La norme générale de l'article 73 de la L.P.M.C invite aussi à tenir compte, lors de l’examen d’une clause,  de "la nature des produits qui font l'objet du contrat", de toutes les circonstances qui entourent sa conclusion, de même qu'aux "autres clauses du contrat, ou d'un autre contrat dont il dépend."

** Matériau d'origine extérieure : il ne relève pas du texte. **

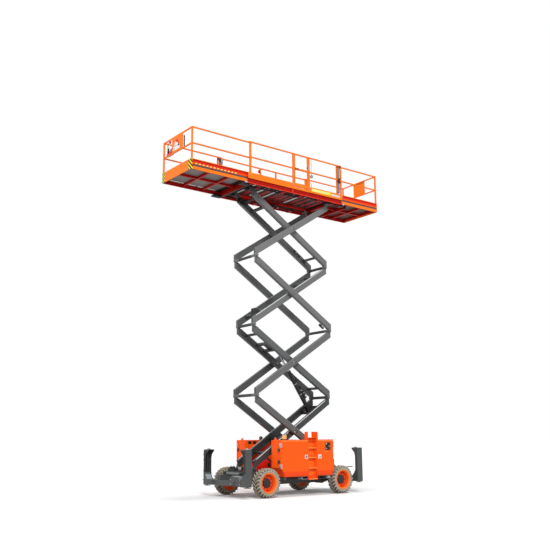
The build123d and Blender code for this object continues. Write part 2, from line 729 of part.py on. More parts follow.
ladder_low = wheels_mid_x + ladder_x[0]
ladder_high = wheels_mid_x + ladder_x[1]
open_low = box_low_x + box_wall
open_high = box_high_x - box_wall
hinge_y = box_y[1] + hinge_r + 1
leaf_y = (box_y[1], box_y[1] + leaf_t)
door_table = [
    # node, low end, high end of the opening, hinge at, way to the fixed leaf
    ("left_front_door", open_low, ladder_low, open_low, -1),
    ("left_rear_door", ladder_high, open_high, open_high, 1),
    ("right_front_door", open_low, ladder_low, open_low, -1),
    ("right_rear_door", ladder_low + post_w, open_high, open_high, 1),
]
boxes = {"left": left_box, "right": right_box}
for node, low, high, edge, fixed_sign in door_table:
    panel = door(low, high)
    side = node.split("_")[0]
    for z in door_hinge_z:
        fixed, moving = hinge(edge, hinge_y, z, fixed_sign, leaf_y)
        boxes[side] = boxes[side] + fixed
        panel = panel + moving
    save(node, mirrored(panel) if side == "left" else panel)
save("left_box", mirrored(boxes["left"]))
save("right_box", boxes["right"])

engine_x = (box_low_x + engine_behind, box_low_x + engine_behind + engine_len)
engine_y = (box_y[0] + engine_gap[0], box_y[1] - engine_gap[1])
engine_z = (box_z[0] + box_wall, box_z[0] + box_wall + engine_h)
save("engine", block(engine_x, engine_y, engine_z))

# warning lamp on the left box's top
beacon_at = (box_low_x + beacon_behind, -box_y[0] - beacon_in)
beacon = rod_z(*beacon_at, box_z[1], box_z[1] + beacon_foot, beacon_r - 8)
beacon = beacon + rod_z(*beacon_at, box_z[1] + beacon_foot - 1, box_z[1] + beacon_h, beacon_r)
save("beacon", beacon)

# ---------------------------------------------------------------- axles and wheels
rear_axle = rod_y(rear_axle_x, wheel_z, -hub_face_y + 62, hub_face_y - 62, rear_tube_r)
rear_axle = rear_axle + rod_y(rear_axle_x, wheel_z, -140, 140, 150)
spindle_in_y = hub_face_y - 62
spindle_out_y = hub_face_y + 20
rear_axle = rear_axle + both_sides(
    rod_y(rear_axle_x, wheel_z, spindle_in_y, spindle_out_y, spindle_r)
)
save("rear_axle", rear_axle)

ear_z = (wheel_z - 115, wheel_z - 85, wheel_z + 85, wheel_z + 115)
front_axle = block(
    (front_axle_x - 60, front_axle_x + 60), (-kingpin_y + 90, kingpin_y - 90), (wheel_z - 60, wheel_z + 20)
)
front_axle = front_axle + rod_y(front_axle_x, wheel_z, -140, 140, 140)
hanger = block((front_axle_x - 80, front_axle_x + 80), rail_y, (wheel_z, rail_z[0]))
yoke = block((front_axle_x - 50, front_axle_x + 50), (kingpin_y - 130, kingpin_y - 70), (ear_z[0], ear_z[3]))
for low, high in ((ear_z[0], ear_z[1]), (ear_z[2], ear_z[3])):
    ear = block((front_axle_x - 45, front_axle_x + 45), (kingpin_y - 130, kingpin_y), (low, high))
    yoke = yoke + ear + rod_z(front_axle_x, kingpin_y, low, high, 45)
yoke = yoke - rod_z(front_axle_x, kingpin_y, 0, 1000, kingpin_r + running_fit)
front_axle = front_axle + both_sides(hanger) + both_sides(yoke)
steer_x = front_axle_x - 170
ram_half = rail_y[0] - ram_gap
front_axle = front_axle + rod_y(steer_x, wheel_z + 20, -ram_half, ram_half, ram_r)
front_axle = front_axle + both_sides(
    block((steer_x, front_axle_x - 50), (ram_half - 70, ram_half - 30), (wheel_z - 40, wheel_z + 10))
)
save("front_axle", front_axle)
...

Un terme fantôme en droit du travail

Contrairement au droit des consommateurs où la signification "clause abusive" s'est solidifiée à travers la définition fournie par la L.P.M.C, le droit du travail est beaucoup plus touffu mais aussi plus impératif. Toutes les législations et les normes décrétées par la loi, les arrêtés royaux ou encore les conventions collectives passées entre les syndicats des travailleurs et les employeurs doivent obligatoirement être respectés par le contrat de travail. Les dispositions légales auxquelles l'employeur et le travailleur ne peuvent déroger leur laissent donc peu de liberté. Cette rigidité législative explique que le droit du travail à l’inverse du droit de consommation se trouve dépourvu du terme "clause abusive". A l'occasion du colloque Les clauses abusives et illicites dans les contrats usuels organisé par le jeune barreau de Liège, Fabienne Kéfer, professeur en droit du travail à l'ULg,  est tout de même parvenue, en modelant son propos à partir de la définition propre au droit des consommateurs, à trouver dans les contrats de travail conclus entre employeurs et travailleurs des clauses qui créent un déséquilibre manifeste entre les deux parties. Même si dans l'imaginaire collectif, le travailleur est souvent perçu comme exploité car il représente la partie économiquement la plus faible, Fabienne Kéfer a pris le parti de dépouiller sa recherche de tels préjugés liés au monde du travail et de ne pas exclure de son champ d'investigation des clauses qui s'avèreraient abusives au détriment de l'employeur.

"A l'origine, le droit du travail n'existait pas. Les relations entre employeurs et travailleurs étaient uniquement régies par le code civil misant sur le principe de la liberté des personnes et n'édictant presque aucune obligation de la part des parties", affirme Fabienne Kéfer. Cette période de libéralisme pur a rapidement débouché sur une misérabilisation de la classe ouvrière. Les travailleurs ne pouvaient alors pas se regrouper pour faire valoir leur point de vue et faire pression sur l'employeur afin d'obtenir ce qu'ils revendiquaient. C'est dans ce climat hostile de la fin du 19e siècle que le droit du travail est né pour compenser l'infériorité économique du travailleur et lui venir en aide dans ses rapports avec son employeur. Aujourd'hui, la situation a bien évolué et au-delà de son rôle protecteur, le droit du travail recèle de nombreuses règles qui ne sont plus uniquement destinées à améliorer les conditions des travailleurs mais qui sont aussi prises pour des raisons de politique économique comme l'allongement des journées de travail, le retard de l'âge de la retraite ou encore le blocage de l'indexation des salaires.